Farrell called it “really encouraging” and mentioned that Sizemore was 4.2 seconds down the line when he beat out an infield single. That’s not far off from his prime of 4.1.

“You get that feel there’s no hesitation,” Farrell said.

Bradley was 0 for 4 against the Orioles in the first game and is 3 for 14 in six games.

“Trying to get my timing down for the season. Can’t focus too much on results,” Bradley said. “I feel great.”

Bradley acknowledges the competition with Sizemore, but isn’t consumed by it.

“You have to look at it individually, of course. Competition, that’s what we do. We all compete. That’s what thrives us and drives us,” he said. “You do the best you can and let everything else take care of itself.”

Orioles take aim

Lefthander Henry Owens, who is 21, faced a strong Baltimore lineup in Game 1 and allowed three runs on five hits and two walks over 2 innings.

“Obviously the results weren’t what I wanted them to be,” Owens said, “but I thought it was cool. That was my first opportunity to face some consistent big leaguers in a lineup. I thought it was a lot of fun.”

Owens has given up four runs in 4 innings in spring training.

Against the Orioles, Owens was working on his curveball and the left some pitches up that were hit hard.

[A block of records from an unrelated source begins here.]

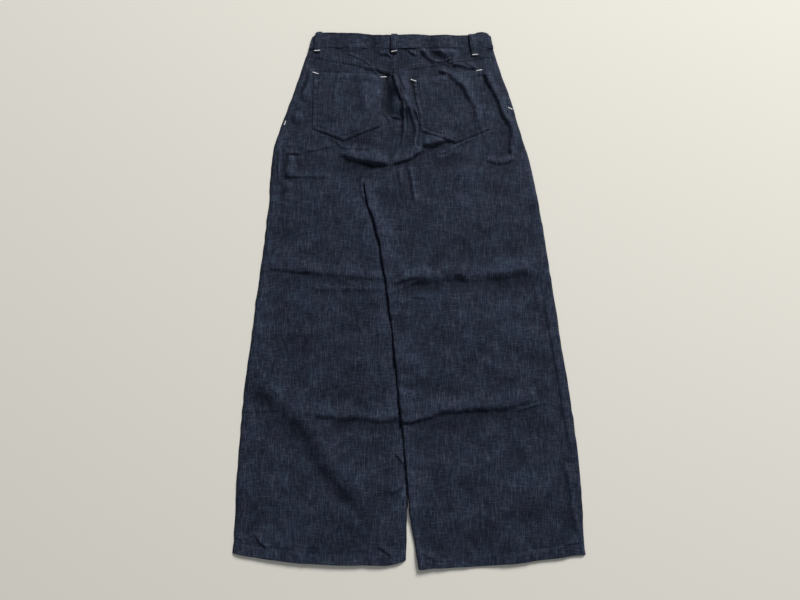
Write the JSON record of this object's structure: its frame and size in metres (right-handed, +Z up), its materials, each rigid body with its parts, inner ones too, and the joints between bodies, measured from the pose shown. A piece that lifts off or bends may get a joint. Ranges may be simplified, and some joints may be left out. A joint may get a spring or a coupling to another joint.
{
  "type": "baggy jeans",
  "caption": "Baggy wide-leg jeans in dark indigo denim, laid flat with the back up, with yoke, patch pockets, waistband and belt loops.",
  "frame": {"origin": "middle of the laid garment's box, on the floor under it", "axes": "+X to the wearer's right across the garment, +Y from the hems to the waist, +Z up from the floor through the back of the garment"},
  "size_m": [0.6608, 1.0642, 0.0175],
  "materials": {
    "denim": "dark indigo slub denim, one layer, matt with a faint sheen",
    "denim_double": "the same denim, folded and sewn double",
    "button_metal": "dull antique brass"
  },
  "bodies": {
    "root": {"back_left": "denim", "back_right": "denim", "yoke_left": "denim", "yoke_right": "denim", "back_pocket_left": "denim", "back_pocket_right": "denim", "front_left": "denim", "front_right": "denim", "pocket_facing_left": "denim", "pocket_facing_right": "denim", "waistband": "denim_double", "belt_loop_back_left": "denim_double", "belt_loop_back_centre": "denim_double", "belt_loop_back_right": "denim_double", "belt_loop_front_left": "denim_double", "belt_loop_front_right": "denim_double", "waist_button": "button_metal"}
  },
  "joints": []
}
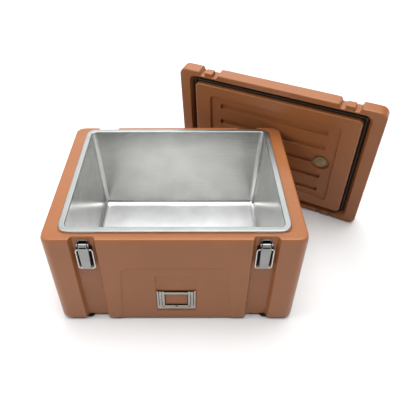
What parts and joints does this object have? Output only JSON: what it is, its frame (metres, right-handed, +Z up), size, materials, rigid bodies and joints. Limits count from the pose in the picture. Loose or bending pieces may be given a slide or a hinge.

“Trying to refine it and drop it in there for strikes,” said Owens, who is one of the organization’s top pitching prospects. “The best way to start succeeding is you’ve got to fail first. Obviously today was a good learning point for me.”

Team spirit

Marlins officials were upset Thursday when the Red Sox flouted major league rules and sent a lineup of minor leaguers to the game in Jupiter.

Ultimately, the Marlins did not file a complaint with Major League Baseball and Red Sox general manager Ben Cherington called his Marlins counterpart, Mike Hill, to apologize.

But Red Sox owner John Henry stoked the embers of the controversy Saturday when he wrote on Twitter, “They should apologize for their regular season lineup.”

Presumably, Henry was referring to the Marlins. Henry, who also owns the Globe, owned the Marlins from 1999-2001.

The Marlins play the Red Sox at JetBlue Park on Tuesday afternoon. It will be most interesting to see what players they send on the trip.

Wilson hit hard twice

Righthanded reliever Alex Wilson allowed four runs on five hits in Game 1 and committed a throwing error. Wilson also was hit on the left leg by a line drive off the bat of Jonathan Schoop. Wilson stayed in the game, but left the park with a wrap on his leg . . . Third baseman Michael Almanzar started Game 2 for the Orioles. He was a Rule 5 Draft pick from the Red Sox.